The following sentences in clause 9 of the agreement clinch the issue:- "All materials supplied to the contractor shall remain the absolute property of Government and shall not on any account be removed from the site of the work and shall at all times be open to inspection by the Engineer-in-Charge. Any such materials unused and in perfectly good condition at the time of the completion or determination of the contract shall be returned to the Engineer-in-charge stores at the prevailing market rate or at the issue rate whichever is less if by a notice in writing under his hand he shall so require; but the contractor shall not be entitled to return any such materials unless with such consent, and shall have no claim for compensation on account of any such materials so supplied to him as aforesaid being unused by him, or for any wastage in damage to or any such materials". The sentences, quoted above, clearly show that the cement supplied to the petitioner was Government property and. that it was not, to be removed from the site of the work. Any material supplied to the petitioner which remained unused and in good condition at the completion of the works was to be returned to the Engineer-in-charge stores. In my view, therefore, there can be no question of the cement in question having been sold by the Minor Irrigation Department to the petitioner. The fact that the value of the materials consumed was to be adjusted towards the final bill of the contractor could not alter the complexion of the transaction. lt could not partake the character of a sale. It is manifest, therefore, that 200 bags of cement had been entrusted by the Minor Irrigation Department with the petitioner. In so far as the petitioner sold 14 bags of cement out of those entrusted to him clearly shows that he had committed criminal breach of trust in respect thereof. 5. Mr. Sankat Haran Singh on behalf of the petitioner placed reliance upon the case of Sheonarayaft Jaiswal V/s. State of Bihar, AIR 1953 Pat 225 to show that there was no entrustment of the cement with the petitioner. According to learned counsel for the petitioner, the act of the petitioner in selling the cement amounted merely to a breach of contract and not criminal breach of trust.

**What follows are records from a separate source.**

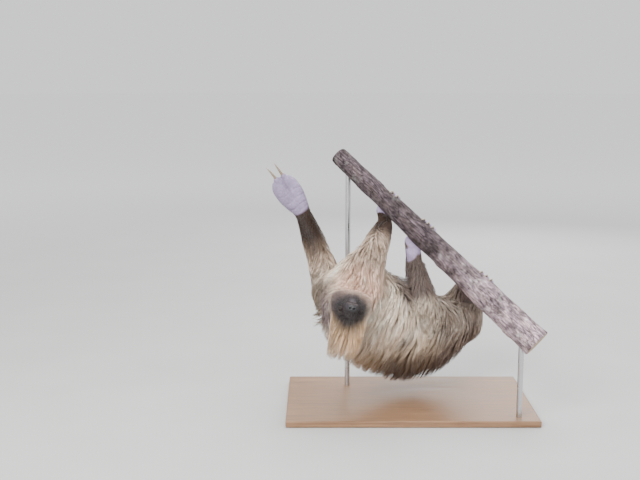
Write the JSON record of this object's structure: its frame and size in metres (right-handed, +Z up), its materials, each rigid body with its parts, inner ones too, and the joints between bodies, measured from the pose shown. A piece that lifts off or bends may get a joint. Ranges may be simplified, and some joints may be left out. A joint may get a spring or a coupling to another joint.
{
  "type": "two-toed sloth model",
  "caption": "Life-size two-toed sloth hanging belly up from a cut length of branch, head turned back and one arm reaching, held by a flat base and rods.",
  "frame": {"origin": "centre of the underside of the stand's base, on the floor", "axes": "+Z up; the rump is towards +X, the reaching hand towards -X, and the face looks along -Y"},
  "size_m": [0.8091, 0.4804, 0.7781],
  "materials": {
    "coat": "long shaggy blond-brown hair, paler at the tips",
    "coat_dark": "shorter dark brown hair of forearm and shank",
    "bare_skin": "bare pale pinkish-grey palms and soles, short hair on their backs",
    "muzzle_skin": "short sparse hair over pinkish-brown skin",
    "nose_skin": "moist dark skin",
    "eye": "dark brown, glossy, opaque",
    "claw": "smooth horn, standing for real claw",
    "bark": "weathered grey bark",
    "stand_wood": "satin varnished",
    "stand_steel": "brushed"
  },
  "bodies": {
    "root": {"claw_foot_left_1": "claw", "claw_foot_left_2": "claw", "claw_foot_left_3": "claw", "claw_foot_right_1": "claw", "claw_foot_right_2": "claw", "claw_foot_right_3": "claw", "claw_hand_left_1": "claw", "claw_hand_left_2": "claw", "claw_hand_right_1": "claw", "claw_hand_right_2": "claw", "ear_left": "coat", "ear_right": "coat", "eye_left": "eye", "eye_right": "eye", "foot_left": "bare_skin", "foot_right": "bare_skin", "forearm_left": "coat_dark", "forearm_right": "coat_dark", "hand_left": "bare_skin", "hand_right": "bare_skin", "head_cranium": "coat", "head_muzzle": "muzzle_skin", "neck": "coat", "nose": "nose_skin", "perch_branch": "bark", "shank_left": "coat_dark", "shank_right": "coat_dark", "stand_base": "stand_wood", "stand_rod_front": "stand_steel", "stand_rod_rear": "stand_steel", "thigh_left": "coat", "thigh_right": "coat", "trunk_chest": "coat", "trunk_loin": "coat", "trunk_rump": "coat", "upper_arm_left": "coat", "upper_arm_right": "coat"}
  },
  "joints": []
}
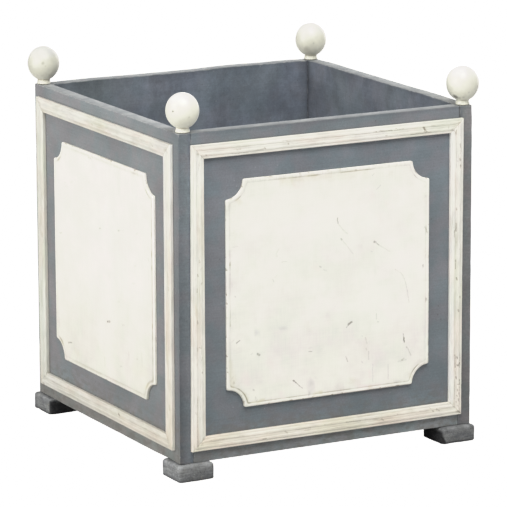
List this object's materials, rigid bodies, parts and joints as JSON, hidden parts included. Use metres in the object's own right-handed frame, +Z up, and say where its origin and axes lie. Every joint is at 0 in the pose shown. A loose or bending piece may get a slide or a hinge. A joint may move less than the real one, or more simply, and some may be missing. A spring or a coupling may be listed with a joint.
{
  "type": "versailles planter",
  "caption": "Square painted wooden tub planter on block feet, with mitred moulding frames, raised scooped-corner panels, ball finials at the corners and a slatted floor.",
  "frame": {"origin": "on the ground, under the middle of the box", "axes": "+Z up, the front face looks along -Y, +X to the right seen from the front"},
  "size_m": [0.5084, 0.5084, 0.5626],
  "materials": {
    "wall_paint": "blue-grey satin paint on wood, lightly worn",
    "moulding_paint": "cream-white satin paint on wood, rubbed and grubby in the hollows",
    "panel_paint": "cream-white satin paint on wood",
    "finial_paint": "cream-white satin paint on turned wood",
    "foot_paint": "grey matt paint on rough-sawn blocks, rubbed at the edges",
    "floor_wood": "bare planed softwood"
  },
  "bodies": {
    "root": {"board_front": "wall_paint", "board_back": "wall_paint", "board_left": "wall_paint", "board_right": "wall_paint", "moulding_front_top": "moulding_paint", "moulding_front_left": "moulding_paint", "moulding_front_bottom": "moulding_paint", "moulding_front_right": "moulding_paint", "panel_front": "panel_paint", "moulding_right_top": "moulding_paint", "moulding_right_left": "moulding_paint", "moulding_right_bottom": "moulding_paint", "moulding_right_right": "moulding_paint", "panel_right": "panel_paint", "moulding_back_top": "moulding_paint", "moulding_back_left": "moulding_paint", "moulding_back_bottom": "moulding_paint", "moulding_back_right": "moulding_paint", "panel_back": "panel_paint", "moulding_left_top": "moulding_paint", "moulding_left_left": "moulding_paint", "moulding_left_bottom": "moulding_paint", "moulding_left_right": "moulding_paint", "panel_left": "panel_paint", "finial_front_left": "finial_paint", "foot_front_left": "foot_paint", "finial_front_right": "finial_paint", "foot_front_right": "foot_paint", "finial_back_left": "finial_paint", "foot_back_left": "foot_paint", "finial_back_right": "finial_paint", "foot_back_right": "foot_paint", "floor_bearer_left": "floor_wood", "floor_bearer_right": "floor_wood", "floor_slat_1": "floor_wood", "floor_slat_2": "floor_wood", "floor_slat_3": "floor_wood", "floor_slat_4": "floor_wood", "floor_slat_5": "floor_wood"}
  },
  "joints": []
}
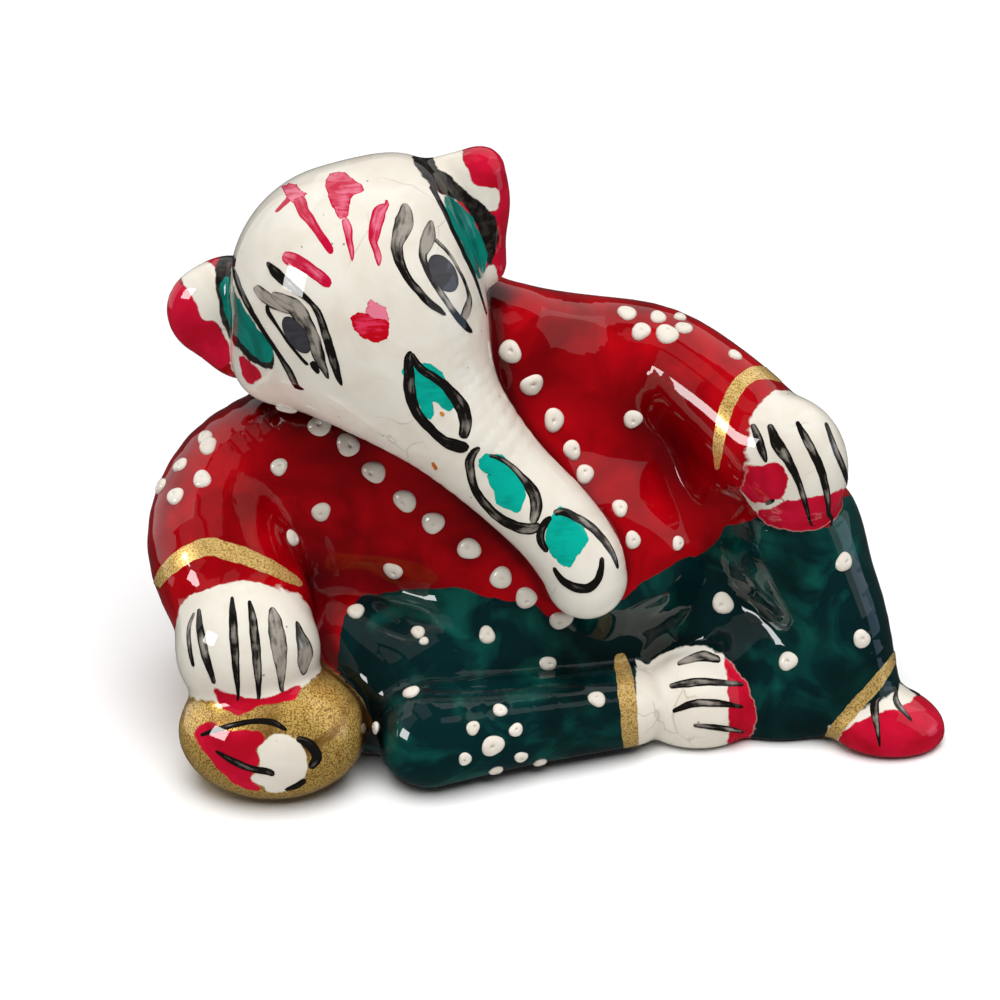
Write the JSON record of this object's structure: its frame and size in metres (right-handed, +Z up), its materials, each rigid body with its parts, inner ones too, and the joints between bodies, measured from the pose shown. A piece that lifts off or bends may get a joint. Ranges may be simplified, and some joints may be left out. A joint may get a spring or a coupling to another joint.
{
  "type": "ganesha statue",
  "caption": "Small glossy painted figurine of a reclining elephant-headed Ganesha, leaning on a bolster with one hand on its raised knee, cast in one piece to stand on a shelf.",
  "frame": {"origin": "middle of the outline that the figure covers, on its flat underside", "axes": "+Z up, +X to the figure's left along its length, -Y the way the figure faces"},
  "size_m": [0.0754, 0.042, 0.0564],
  "materials": {
    "lacquered_paint": "gloss"
  },
  "bodies": {
    "root": {"ganesha_figure": "lacquered_paint"}
  },
  "joints": []
}
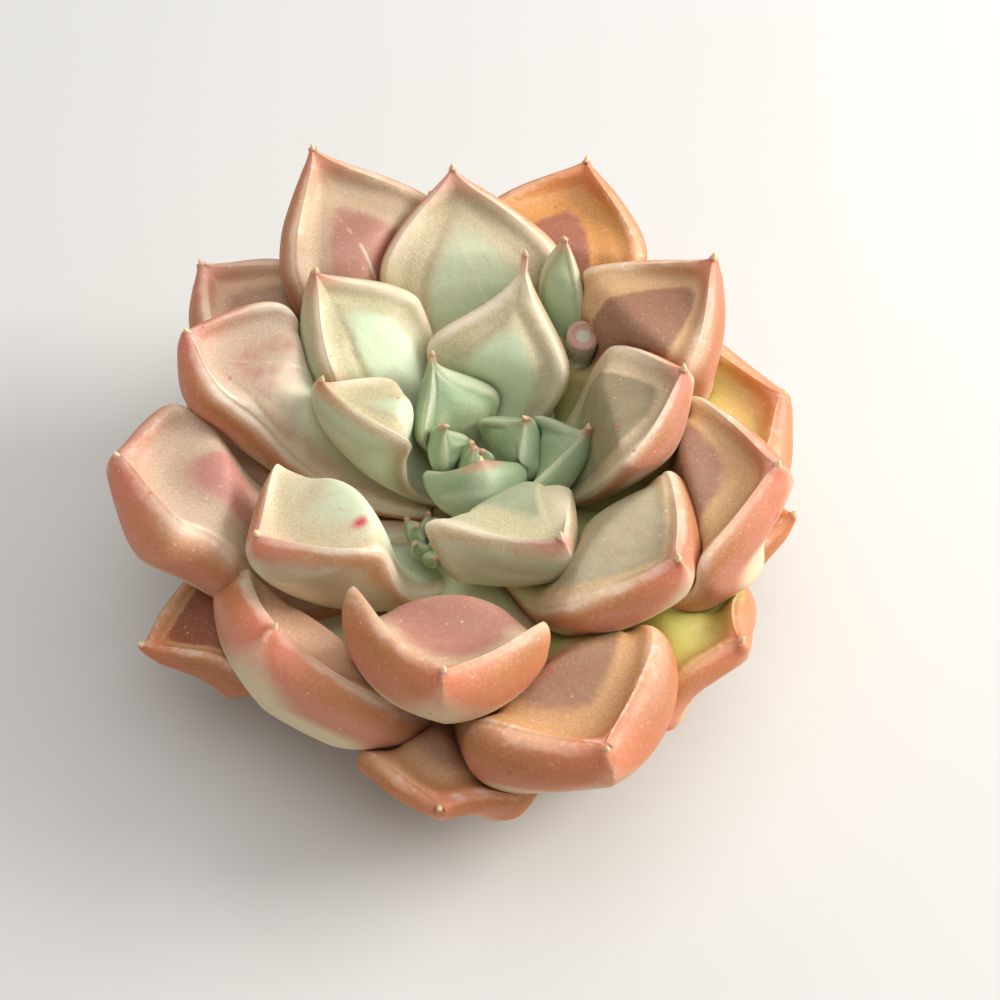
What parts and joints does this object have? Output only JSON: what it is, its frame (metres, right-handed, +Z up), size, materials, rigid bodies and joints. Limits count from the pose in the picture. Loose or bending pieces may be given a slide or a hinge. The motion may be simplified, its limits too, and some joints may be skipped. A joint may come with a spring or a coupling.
{
  "type": "echeveria rosette",
  "caption": "fleshy succulent rosette of thick boat-shaped pointed leaves on a short cut stem, with a side shoot, a small bract and the stump of a cut flower stalk",
  "frame": {"origin": "the middle of the stem's flat cut end", "axes": "+Z is up through the heart of the rosette, -Y is the side that faces the viewer, +X is to the viewer's right"},
  "size_m": [0.0697, 0.0735, 0.0311],
  "materials": {
    "stem": "matte, corky",
    "shoot": "matte waxy green",
    "flower_stalk": "matte, pinkish",
    "heart_leaf": "matte waxy grey-green with a pale bloom",
    "middle_leaf": "matte waxy khaki to pink-brown with a pale bloom",
    "outer_leaf": "matte waxy coral to peach with a pale bloom"
  },
  "bodies": {
    "root": {"stem": "stem", "crown_bud": "shoot", "leaf_01": "heart_leaf", "leaf_02": "heart_leaf", "leaf_03": "heart_leaf", "leaf_04": "heart_leaf", "leaf_05": "heart_leaf", "leaf_06": "heart_leaf", "leaf_07": "heart_leaf", "leaf_08": "heart_leaf", "leaf_09": "heart_leaf", "flower_stalk": "flower_stalk", "side_shoot": "shoot", "leaf_10": "middle_leaf", "leaf_11": "middle_leaf", "leaf_12": "middle_leaf", "leaf_13": "middle_leaf", "bract": "heart_leaf", "leaf_14": "middle_leaf", "leaf_15": "middle_leaf", "leaf_16": "middle_leaf", "leaf_17": "middle_leaf", "leaf_18": "outer_leaf", "leaf_19": "outer_leaf", "leaf_20": "outer_leaf", "leaf_21": "outer_leaf", "leaf_22": "outer_leaf", "leaf_23": "outer_leaf", "leaf_24": "outer_leaf", "leaf_25": "outer_leaf", "leaf_26": "outer_leaf", "leaf_27": "outer_leaf", "leaf_28": "outer_leaf", "leaf_29": "outer_leaf", "leaf_30": "outer_leaf", "leaf_31": "outer_leaf", "leaf_32": "outer_leaf", "leaf_33": "outer_leaf", "leaf_34": "outer_leaf", "leaf_35": "outer_leaf", "leaf_36": "outer_leaf"}
  },
  "joints": []
}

According to learned counsel for the petitioner, the act of the petitioner in selling the cement amounted merely to a breach of contract and not criminal breach of trust. In my view, Sheonarayan Jaiswals case (supra) cannot be of any assistance to the petitioner The facts of that case were entirely different. Learned counsel for the petitioner placed reliance upon paras 12 and 13 of that case. In my view, however, that case stands on a different footing. In that case the Excise Department was empowered only to regulate the sale and distribution of molasses produced by sugar factories. The distinctive feature between Sheonarayan Jaiswals case (supra) and the present one is that in Sheonarayan Jaiswals case (supra) the price was obviously paid by the distilleries, the permit holders, before lifting the molasses, The following sentences of Das, J, as he then was, are illuminating and should be quoted with profit:- (at p. 229 of AIR). "I do not, however, find any term in the license which would show that the molasses which the distilleries obtained as raw materials were to be treated as other than. the property of the distilleries which had paid the price therefor. As a matter of fact the terms of these licenses do not refer to molasses at all; nor do they refer to any obligation attaching to whatever raw material the licensee may use for the manufacture of spirit. ...... As far as I can make but, the correct position is that the distillers, who worked under licenses granted to them, required molasses as raw material: for movement of molasses they obtained permits from the Excise Commissioner; they paid for the molasses as also for the transport of the molasses to the distilleries; they manufactured spirit out of the molasses and sold the spirit to the warehouses or licensed vendors under the terms of the licenses granted to them. In the circumstances stated above, I do not see how can it be said that the property in molasses or any dominion over them was entrusted to the distillers." Das, J. as he then was, rightly observed if I may say with respect as follows (at pp. 229 and 230 of AIR) :- " I fail to see how it can be alleged in this case that the molasses which the distilleries had purchased were the property of any person other than the distillers themselves.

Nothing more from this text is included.